— start of Material —

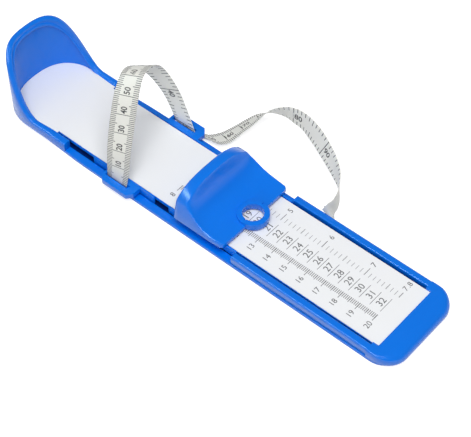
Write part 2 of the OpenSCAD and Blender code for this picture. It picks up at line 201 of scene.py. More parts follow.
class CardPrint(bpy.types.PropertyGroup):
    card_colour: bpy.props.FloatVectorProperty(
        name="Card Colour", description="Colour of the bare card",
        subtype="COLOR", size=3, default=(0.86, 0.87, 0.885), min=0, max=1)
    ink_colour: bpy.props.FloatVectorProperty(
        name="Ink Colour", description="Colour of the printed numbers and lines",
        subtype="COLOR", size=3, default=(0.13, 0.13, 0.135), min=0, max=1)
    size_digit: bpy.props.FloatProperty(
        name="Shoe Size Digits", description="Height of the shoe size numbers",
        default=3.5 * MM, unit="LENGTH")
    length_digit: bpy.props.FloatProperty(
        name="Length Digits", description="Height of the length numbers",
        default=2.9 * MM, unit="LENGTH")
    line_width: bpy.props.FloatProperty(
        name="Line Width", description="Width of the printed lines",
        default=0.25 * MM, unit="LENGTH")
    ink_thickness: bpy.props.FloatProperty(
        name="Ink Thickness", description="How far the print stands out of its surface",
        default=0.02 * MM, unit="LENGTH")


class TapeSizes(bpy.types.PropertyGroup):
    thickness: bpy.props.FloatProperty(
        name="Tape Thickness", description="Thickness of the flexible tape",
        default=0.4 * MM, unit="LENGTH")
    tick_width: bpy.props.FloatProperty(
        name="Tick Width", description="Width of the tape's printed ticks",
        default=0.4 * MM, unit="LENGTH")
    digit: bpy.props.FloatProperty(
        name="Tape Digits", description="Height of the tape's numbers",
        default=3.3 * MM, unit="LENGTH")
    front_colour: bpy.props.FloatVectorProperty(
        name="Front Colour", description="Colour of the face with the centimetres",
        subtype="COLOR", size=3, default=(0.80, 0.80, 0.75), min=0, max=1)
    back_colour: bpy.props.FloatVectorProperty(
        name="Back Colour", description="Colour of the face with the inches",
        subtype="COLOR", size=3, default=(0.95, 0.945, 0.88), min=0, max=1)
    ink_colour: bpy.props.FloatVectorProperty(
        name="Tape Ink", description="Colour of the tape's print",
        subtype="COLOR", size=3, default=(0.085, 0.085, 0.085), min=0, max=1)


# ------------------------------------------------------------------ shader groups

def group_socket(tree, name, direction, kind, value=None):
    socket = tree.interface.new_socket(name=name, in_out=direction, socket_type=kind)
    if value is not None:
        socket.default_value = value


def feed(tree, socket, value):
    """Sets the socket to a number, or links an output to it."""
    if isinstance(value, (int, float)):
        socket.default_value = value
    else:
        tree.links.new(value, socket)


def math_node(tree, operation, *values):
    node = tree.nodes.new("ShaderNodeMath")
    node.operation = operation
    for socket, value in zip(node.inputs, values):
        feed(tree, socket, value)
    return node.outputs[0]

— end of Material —

Go through the listing and print each line exactly as it appears.

Full output:
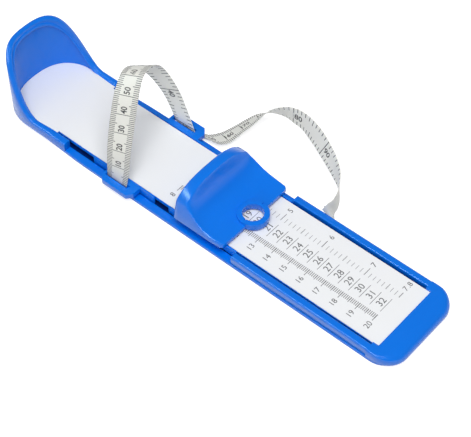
Write part 2 of the OpenSCAD and Blender code for this picture. It picks up at line 201 of scene.py. More parts follow.
class CardPrint(bpy.types.PropertyGroup):
    card_colour: bpy.props.FloatVectorProperty(
        name="Card Colour", description="Colour of the bare card",
        subtype="COLOR", size=3, default=(0.86, 0.87, 0.885), min=0, max=1)
    ink_colour: bpy.props.FloatVectorProperty(
        name="Ink Colour", description="Colour of the printed numbers and lines",
        subtype="COLOR", size=3, default=(0.13, 0.13, 0.135), min=0, max=1)
    size_digit: bpy.props.FloatProperty(
        name="Shoe Size Digits", description="Height of the shoe size numbers",
        default=3.5 * MM, unit="LENGTH")
    length_digit: bpy.props.FloatProperty(
        name="Length Digits", description="Height of the length numbers",
        default=2.9 * MM, unit="LENGTH")
    line_width: bpy.props.FloatProperty(
        name="Line Width", description="Width of the printed lines",
        default=0.25 * MM, unit="LENGTH")
    ink_thickness: bpy.props.FloatProperty(
        name="Ink Thickness", description="How far the print stands out of its surface",
        default=0.02 * MM, unit="LENGTH")


class TapeSizes(bpy.types.PropertyGroup):
    thickness: bpy.props.FloatProperty(
        name="Tape Thickness", description="Thickness of the flexible tape",
        default=0.4 * MM, unit="LENGTH")
    tick_width: bpy.props.FloatProperty(
        name="Tick Width", description="Width of the tape's printed ticks",
        default=0.4 * MM, unit="LENGTH")
    digit: bpy.props.FloatProperty(
        name="Tape Digits", description="Height of the tape's numbers",
        default=3.3 * MM, unit="LENGTH")
    front_colour: bpy.props.FloatVectorProperty(
        name="Front Colour", description="Colour of the face with the centimetres",
        subtype="COLOR", size=3, default=(0.80, 0.80, 0.75), min=0, max=1)
    back_colour: bpy.props.FloatVectorProperty(
        name="Back Colour", description="Colour of the face with the inches",
        subtype="COLOR", size=3, default=(0.95, 0.945, 0.88), min=0, max=1)
    ink_colour: bpy.props.FloatVectorProperty(
        name="Tape Ink", description="Colour of the tape's print",
        subtype="COLOR", size=3, default=(0.085, 0.085, 0.085), min=0, max=1)


# ------------------------------------------------------------------ shader groups

def group_socket(tree, name, direction, kind, value=None):
    socket = tree.interface.new_socket(name=name, in_out=direction, socket_type=kind)
    if value is not None:
        socket.default_value = value


def feed(tree, socket, value):
    """Sets the socket to a number, or links an output to it."""
    if isinstance(value, (int, float)):
        socket.default_value = value
    else:
        tree.links.new(value, socket)


def math_node(tree, operation, *values):
    node = tree.nodes.new("ShaderNodeMath")
    node.operation = operation
    for socket, value in zip(node.inputs, values):
        feed(tree, socket, value)
    return node.outputs[0]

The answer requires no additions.